PIERO TOSI
(10 April 1927 - 10 August 2019)
The Italian film costume designer Piero Tosi, who has died of natural causes aged 92, was the first costume designer to win an honorary Academy Award. The citation in 2014 called him “a visionary whose incomparable costume designs shaped timeless, living art in motion pictures.” Noted for his painstaking research into historical costume, his crowning achievement was Luchino Visconti’s The Leopard (1963) which called for hundreds of elaborate costumes, in particular for the grand ball scenes. Tosi was born in Florence where his father was a metalworker. Piero, however, had other ideas with his love for theatre, the movies and costumes. He was discovered by fellow art student Franco Zeffirelli who introduced Tosi to Visconti who then employed him on his theatre productions. His first three film commissions from 1951 were all for Visconti – Bellissima, Senso and White Nights.

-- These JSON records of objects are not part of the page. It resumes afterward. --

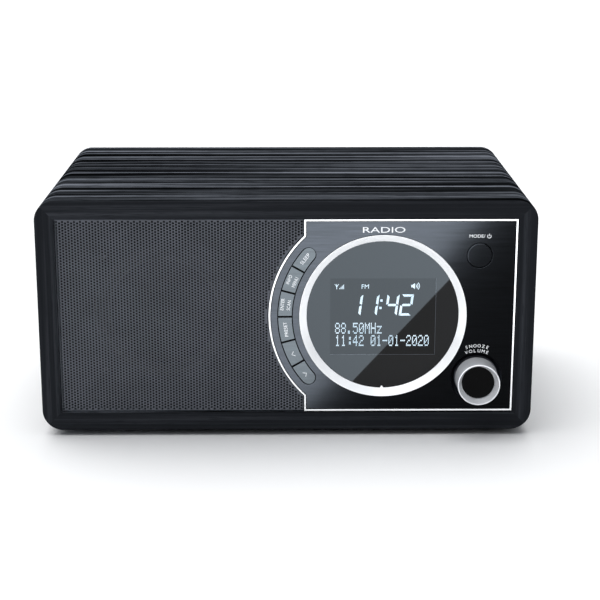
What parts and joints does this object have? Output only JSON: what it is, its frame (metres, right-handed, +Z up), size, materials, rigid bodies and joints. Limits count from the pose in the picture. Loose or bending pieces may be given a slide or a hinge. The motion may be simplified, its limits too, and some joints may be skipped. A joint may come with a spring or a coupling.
{
  "type": "tabletop radio",
  "caption": "Tabletop digital radio: wood-wrapped box cabinet, perforated speaker grille, round display with an arc of keys, push-turn volume knob and rear telescopic aerial.",
  "frame": {"origin": "on the surface it stands on, under the middle of the whole radio's box", "axes": "+X to the listener's right, +Y from the front to the back, +Z up"},
  "size_m": [0.261, 0.1844, 0.1283],
  "materials": {
    "cabinet_wrap": "black-ash vinyl wrap with embossed grain",
    "foot_rubber": "matt",
    "baffle": "matt black paint",
    "grille": "fine satin paint on perforated sheet",
    "surround_rubber": "satin",
    "cone_paper": "matt black pulp",
    "magnet": "dark ferrite and plated steel",
    "frame_steel": "zinc plated",
    "screws": "black plated",
    "fascia": "black anodised, brushed along the length",
    "keys": "black anodised, brushed",
    "trim": "bright satin",
    "ring": "satin",
    "window": "smoked gloss",
    "display": "black display glass",
    "knob": "turned, satin",
    "knob_face": "gloss black",
    "circuit_board": "green solder mask",
    "black_plastic": "moulded",
    "rear_plastic": "fine moulded texture",
    "shield": "tin plated",
    "ribbon": "grey flat cable",
    "lead_jacket": "PVC",
    "aerial_chrome": "bright plated tube"
  },
  "bodies": {
    "radio": {"cabinet_shell": "cabinet_wrap", "front_baffle": "baffle", "speaker_grille": "grille", "speaker_basket": "frame_steel", "speaker_surround": "surround_rubber", "speaker_magnet": "magnet", "fascia_plate": "fascia", "fascia_trim": "trim", "display_ring": "ring", "display_window": "window", "lcd_module": "display", "control_board": "circuit_board", "encoder_body": "frame_steel", "main_board": "circuit_board", "tuner_module": "shield", "dc_jack": "black_plastic", "headphone_jack": "black_plastic", "aux_jack": "black_plastic", "ribbon_cable": "ribbon", "speaker_lead": "lead_jacket", "rear_cover": "rear_plastic", "aerial_base": "rear_plastic", "aerial_rest": "rear_plastic", "foot_front_left": "foot_rubber", "foot_front_right": "foot_rubber", "foot_rear_left": "foot_rubber", "foot_rear_right": "foot_rubber", "tact_switch_1": "black_plastic", "tact_switch_2": "black_plastic", "tact_switch_3": "black_plastic", "tact_switch_4": "black_plastic", "tact_switch_5": "black_plastic", "tact_switch_6": "black_plastic", "tact_switch_7": "black_plastic", "speaker_screw_1": "screws", "cover_screw_1": "screws", "speaker_screw_2": "screws", "cover_screw_2": "screws", "speaker_screw_3": "screws", "cover_screw_3": "screws", "speaker_screw_4": "screws", "cover_screw_4": "screws"},
    "speaker_cone": {"speaker_cone": "cone_paper", "dust_cap": "cone_paper"},
    "knob_plunger": {"encoder_plunger": "black_plastic"},
    "volume_knob": {"volume_knob": "knob", "knob_cap": "knob_face", "encoder_shaft": "frame_steel"},
    "mode_button": {"mode_button": "keys"},
    "aerial_swivel": {"aerial_swivel": "aerial_chrome"},
    "aerial_tube_1": {"aerial_tube_1": "aerial_chrome"},
    "aerial_tube_2": {"aerial_tube_2": "aerial_chrome"},
    "aerial_tube_3": {"aerial_tube_3": "aerial_chrome"},
    "aerial_tip": {"aerial_tip": "aerial_chrome"},
    "key_sleep": {"key_sleep": "keys"},
    "key_menu": {"key_menu": "keys"},
    "key_enter": {"key_enter": "keys"},
    "key_preset": {"key_preset": "keys"},
    "key_up": {"key_up": "keys"},
    "key_down": {"key_down": "keys"}
  },
  "joints": [
    {"name": "key_sleep_press", "type": "hinge", "parent": "radio", "child": "key_sleep", "pos_m": [0.01275, -0.07785, 0.09472], "axis": [-0.6088, 0, -0.7934], "range_deg": [0, 4], "stiffness_Nm_per_rad": 0.09},
    {"name": "key_menu_press", "type": "hinge", "parent": "radio", "child": "key_menu", "pos_m": [0.00651, -0.07785, 0.08392], "axis": [-0.3827, 0, -0.9239], "range_deg": [0, 4], "stiffness_Nm_per_rad": 0.09},
    {"name": "key_enter_press", "type": "hinge", "parent": "radio", "child": "key_enter", "pos_m": [0.00329, -0.07785, 0.07188], "axis": [-0.1305, 0, -0.9914], "range_deg": [0, 4], "stiffness_Nm_per_rad": 0.09},
    {"name": "key_preset_press", "type": "hinge", "parent": "radio", "child": "key_preset", "pos_m": [0.00329, -0.07785, 0.05942], "axis": [0.1305, 0, -0.9914], "range_deg": [0, 4], "stiffness_Nm_per_rad": 0.09},
    {"name": "key_up_press", "type": "hinge", "parent": "radio", "child": "key_up", "pos_m": [0.00651, -0.07785, 0.04738], "axis": [0.3827, 0, -0.9239], "range_deg": [0, 4], "stiffness_Nm_per_rad": 0.09},
    {"name": "key_down_press", "type": "hinge", "parent": "radio", "child": "key_down", "pos_m": [0.01275, -0.07785, 0.03658], "axis": [0.6088, 0, -0.7934], "range_deg": [0, 4], "stiffness_Nm_per_rad": 0.09},
    {"name": "mode_press", "type": "hinge", "parent": "radio", "child": "mode_button", "pos_m": [0.1007, -0.07785, 0.105], "axis": [1, 0, 0], "range_deg": [0, 3.5], "stiffness_Nm_per_rad": 0.09},
    {"name": "snooze_press", "type": "slide", "parent": "radio", "child": "knob_plunger", "axis": [0, 1, 0], "range_m": [0, 0.0005], "stiffness_N_per_m": 6000},
    {"name": "volume_turn", "type": "hinge", "parent": "knob_plunger", "child": "volume_knob", "pos_m": [0.1007, -0.08515, 0.0319], "axis": [0, 1, 0], "continuous": true},
    {"name": "cone_travel", "type": "slide", "parent": "radio", "child": "speaker_cone", "axis": [0, -1, 0], "range_m": [-0.0015, 0.0015], "stiffness_N_per_m": 1200},
    {"name": "aerial_turn", "type": "hinge", "parent": "radio", "child": "aerial_swivel", "pos_m": [0.099, 0.08865, 0.107], "axis": [0, 1, 0], "range_deg": [0, 180]},
    {"name": "aerial_tilt", "type": "hinge", "parent": "aerial_swivel", "child": "aerial_tube_1", "pos_m": [0.099, 0.08865, 0.107], "axis": [0, 0, -1], "range_deg": [0, 90]},
    {"name": "aerial_slide_1", "type": "slide", "parent": "aerial_tube_1", "child": "aerial_tube_2", "axis": [-1, 0, 0], "range_m": [0, 0.15]},
    {"name": "aerial_slide_2", "type": "slide", "parent": "aerial_tube_2", "child": "aerial_tube_3", "axis": [-1, 0, 0], "range_m": [0, 0.15]},
    {"name": "aerial_slide_3", "type": "slide", "parent": "aerial_tube_3", "child": "aerial_tip", "axis": [-1, 0, 0], "range_m": [0, 0.15]}
  ]
}
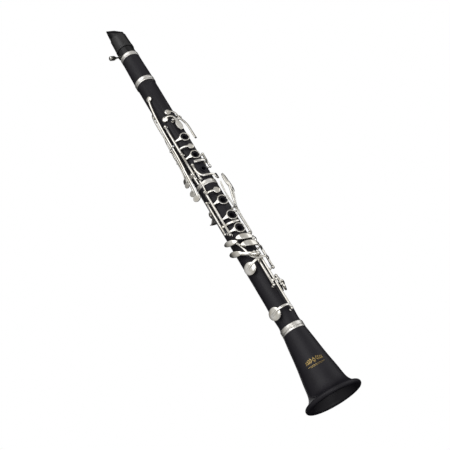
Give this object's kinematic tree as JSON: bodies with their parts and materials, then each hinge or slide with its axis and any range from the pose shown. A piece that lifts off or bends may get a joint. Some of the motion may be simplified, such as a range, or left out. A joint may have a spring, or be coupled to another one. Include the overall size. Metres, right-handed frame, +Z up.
{
  "type": "clarinet",
  "caption": "Straight cylindrical clarinet standing on its flared bell, with plated key work, finger rings, padded cups, barrel, mouthpiece, reed and ligature.",
  "frame": {"origin": "centre of the bell's rim, on the plane it stands on", "axes": "+Z up the bore towards the mouthpiece, the finger holes face -Y, +X to the right of a viewer who looks at the finger holes"},
  "size_m": [0.078, 0.078, 0.675],
  "materials": {
    "body_plastic": "satin moulded black",
    "mouthpiece_plastic": "polished black",
    "cane": "natural cane",
    "ligature_black": "black lacquer",
    "ligature_nickel": "nickel plate",
    "cork": "natural cork",
    "nickel": "polished nickel plate",
    "steel": "blued steel",
    "pad_skin": "thin skin over felt"
  },
  "bodies": {
    "instrument": {"upper_joint": "body_plastic", "lower_joint": "body_plastic", "bell": "body_plastic", "bell_ring": "nickel", "lower_joint_ring": "nickel", "tenon_corks": "cork", "register_vent_tube": "nickel", "thumb_rest": "nickel", "thumb_rest_screws": "steel", "upper_posts": "nickel", "lower_posts": "nickel", "upper_hinge_rods": "steel", "lower_hinge_rods": "steel"},
    "barrel": {"barrel": "body_plastic", "barrel_rings": "nickel"},
    "mouthpiece": {"mouthpiece": "mouthpiece_plastic", "mouthpiece_cork": "cork", "reed": "cane", "ligature_band": "ligature_black"},
    "ligature_screw": {"ligature_screw": "ligature_nickel"},
    "first_ring_key": {"first_ring_key": "nickel", "pad_first_ring": "pad_skin"},
    "second_ring_key": {"second_ring_key": "nickel"},
    "thumb_ring_key": {"thumb_ring_key": "nickel", "pad_thumb_ring": "pad_skin"},
    "left_sliver_key": {"left_sliver_key": "nickel", "pad_left_sliver": "pad_skin"},
    "c_sharp_key": {"c_sharp_key": "nickel", "pad_c_sharp": "pad_skin"},
    "lower_ring_key": {"lower_ring_key": "nickel", "pad_lower_ring": "pad_skin"},
    "right_sliver_key": {"right_sliver_key": "nickel", "pad_right_sliver": "pad_skin"},
    "a_flat_key": {"a_flat_key": "nickel", "pad_a_flat": "pad_skin"},
    "f_sharp_key": {"f_sharp_key": "nickel", "pad_f_sharp": "pad_skin"},
    "e_b_key": {"e_b_key": "nickel", "pad_e_b": "pad_skin"},
    "f_c_lever": {"f_c_lever": "nickel"},
    "f_c_cup_key": {"f_c_cup_key": "nickel", "pad_f_c": "pad_skin"},
    "throat_a_key": {"throat_a_key": "nickel", "pad_throat_a": "pad_skin"},
    "throat_g_sharp_key": {"throat_g_sharp_key": "nickel", "pad_throat_g_sharp": "pad_skin"},
    "register_key": {"register_key": "nickel", "pad_register": "pad_skin"},
    "side_key_1": {"side_key_1": "nickel", "pad_side_1": "pad_skin"},
    "side_key_2": {"side_key_2": "nickel", "pad_side_2": "pad_skin"},
    "side_key_3": {"side_key_3": "nickel", "pad_side_3": "pad_skin"},
    "side_key_4": {"side_key_4": "nickel", "pad_side_4": "pad_skin"},
    "left_f_lever": {"left_f_lever": "nickel"},
    "left_f_sharp_lever": {"left_f_sharp_lever": "nickel"},
    "left_e_lever": {"left_e_lever": "nickel"}
  },
  "joints": [
    {"name": "barrel_tuning", "type": "slide", "parent": "instrument", "child": "barrel", "axis": [0, 0, 1], "range_m": [0, 0.003]},
    {"name": "mouthpiece_turn", "type": "hinge", "parent": "barrel", "child": "mouthpiece", "pos_m": [0, 0, 0.6], "axis": [0, 0, 1], "continuous": true},
    {"name": "ligature_screw_turn", "type": "hinge", "parent": "mouthpiece", "child": "ligature_screw", "pos_m": [-0.0135, 0.017, 0.625], "axis": [1, 0, 0], "continuous": true},
    {"name": "first_ring_key_hinge", "type": "hinge", "parent": "instrument", "child": "first_ring_key", "pos_m": [-0.01628, -0.01017, 0.426], "axis": [0, 0, 1], "range_deg": [0, 5.6]},
    {"name": "second_ring_key_hinge", "type": "hinge", "parent": "instrument", "child": "second_ring_key", "pos_m": [-0.01628, -0.01017, 0.376], "axis": [0, 0, 1], "range_deg": [0, 5.6]},
    {"name": "thumb_ring_key_hinge", "type": "hinge", "parent": "instrument", "child": "thumb_ring_key", "pos_m": [0.0178, 0.00719, 0.43], "axis": [0, 0, 1], "range_deg": [0, 6.5]},
    {"name": "left_sliver_key_hinge", "type": "hinge", "parent": "instrument", "child": "left_sliver_key", "pos_m": [0.01577, -0.00986, 0.382], "axis": [0, 0, -1], "range_deg": [0, 7]},
    {"name": "c_sharp_key_hinge", "type": "hinge", "parent": "instrument", "child": "c_sharp_key", "pos_m": [-0.01198, -0.0133, 0.363], "axis": [0, 0, 1], "range_deg": [0, 6]},
    {"name": "lower_ring_key_hinge", "type": "hinge", "parent": "instrument", "child": "lower_ring_key", "pos_m": [-0.01573, -0.01101, 0.291], "axis": [0, 0, 1], "range_deg": [0, 5.6]},
    {"name": "right_sliver_key_hinge", "type": "hinge", "parent": "instrument", "child": "right_sliver_key", "pos_m": [-0.01846, -0.00529, 0.286], "axis": [0, 0, 1], "range_deg": [0, 7]},
    {"name": "a_flat_key_hinge", "type": "hinge", "parent": "instrument", "child": "a_flat_key", "pos_m": [0.00811, -0.0174, 0.238], "axis": [0, 0, -1], "range_deg": [0, 8]},
    {"name": "f_sharp_key_hinge", "type": "hinge", "parent": "instrument", "child": "f_sharp_key", "pos_m": [0.01547, -0.01298, 0.206], "axis": [0, 0, -1], "range_deg": [0, 6.2]},
    {"name": "e_b_key_hinge", "type": "hinge", "parent": "instrument", "child": "e_b_key", "pos_m": [0.00267, -0.01901, 0.169], "axis": [0, 0, -1], "range_deg": [0, 6.2]},
    {"name": "f_c_lever_hinge", "type": "hinge", "parent": "instrument", "child": "f_c_lever", "pos_m": [-0.003, -0.01896, 0.188], "axis": [0, 0, -1], "range_deg": [0, 7]},
    {"name": "f_c_cup_key_hinge", "type": "hinge", "parent": "instrument", "child": "f_c_cup_key", "pos_m": [0.0096, -0.01663, 0.167], "axis": [0, 0, 1], "range_deg": [0, 8]},
    {"name": "throat_a_key_hinge", "type": "hinge", "parent": "instrument", "child": "throat_a_key", "pos_m": [0.00065, -0.01859, 0.4565], "axis": [0.9994, 0.0349, 0], "range_deg": [0, 10]},
    {"name": "throat_g_sharp_key_hinge", "type": "hinge", "parent": "instrument", "child": "throat_g_sharp_key", "pos_m": [0.00853, -0.01675, 0.463], "axis": [0.891, 0.454, 0], "range_deg": [0, 6]},
    {"name": "register_key_hinge", "type": "hinge", "parent": "instrument", "child": "register_key", "pos_m": [0, 0.019, 0.488], "axis": [-1, 0, 0], "range_deg": [0, 3.2]},
    {"name": "side_key_1_hinge", "type": "hinge", "parent": "instrument", "child": "side_key_1", "pos_m": [-0.01989, -0.00209, 0.418], "axis": [0.1045, -0.9945, 0], "range_deg": [0, 1.6]},
    {"name": "side_key_2_hinge", "type": "hinge", "parent": "instrument", "child": "side_key_2", "pos_m": [-0.01989, -0.00209, 0.418], "axis": [0.1045, -0.9945, 0], "range_deg": [0, 1.9]},
    {"name": "side_key_3_hinge", "type": "hinge", "parent": "instrument", "child": "side_key_3", "pos_m": [-0.01639, 0.00835, 0.402], "axis": [-0.454, -0.891, 0], "range_deg": [0, 2.6]},
    {"name": "side_key_4_hinge", "type": "hinge", "parent": "instrument", "child": "side_key_4", "pos_m": [-0.01639, 0.00835, 0.402], "axis": [-0.454, -0.891, 0], "range_deg": [0, 3.4]},
    {"name": "left_f_lever_hinge", "type": "hinge", "parent": "instrument", "child": "left_f_lever", "pos_m": [0.01658, -0.01118, 0.292], "axis": [-0.5592, -0.829, 0], "range_deg": [0, 2.46]},
    {"name": "left_f_sharp_lever_hinge", "type": "hinge", "parent": "instrument", "child": "left_f_sharp_lever", "pos_m": [0.01658, -0.01118, 0.292], "axis": [-0.5592, -0.829, 0], "range_deg": [0, 2.18]},
    {"name": "left_e_lever_hinge", "type": "hinge", "parent": "instrument", "child": "left_e_lever", "pos_m": [0.01658, -0.01118, 0.292], "axis": [-0.5592, -0.829, 0], "range_deg": [0, 2.18]}
  ],
  "couplings": [
    {"joint": "f_c_cup_key_hinge", "follows": "f_c_lever_hinge", "ratio": 1.1429},
    {"joint": "left_f_lever_hinge", "follows": "f_c_lever_hinge", "ratio": 0.35},
    {"joint": "left_f_sharp_lever_hinge", "follows": "f_sharp_key_hinge", "ratio": 0.35},
    {"joint": "left_e_lever_hinge", "follows": "e_b_key_hinge", "ratio": 0.35}
  ]
}
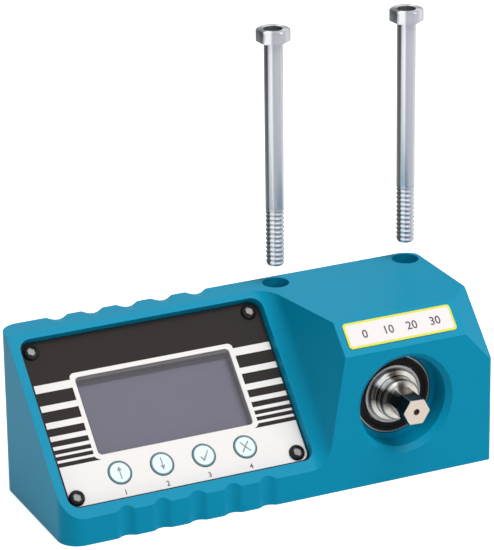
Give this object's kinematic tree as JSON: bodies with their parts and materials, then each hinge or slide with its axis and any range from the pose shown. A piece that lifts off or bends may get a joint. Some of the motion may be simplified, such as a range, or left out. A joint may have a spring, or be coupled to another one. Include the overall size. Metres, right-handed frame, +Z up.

He worked again with Visconti on Rocco and His Brothers, The Leopard, The Stranger, The Damned, Death in Venice, Ludwig and The Innocent. He also worked with other high-profile directors such as Mauro Bolognini, Luigi Comencini, Mario Monicelli, Ḗdouard Molinaro, Marco Ferreri, Louis Malle, Liliana Cavani, Vittorio De Sica, Roger Vadim, Pasolini, Fellini and Zeffirelli. He received five other Oscar nominations for his designs and was the winner of two Baftas, for Death in Venice and Zeffirelli’s La Traviata, among many other international awards.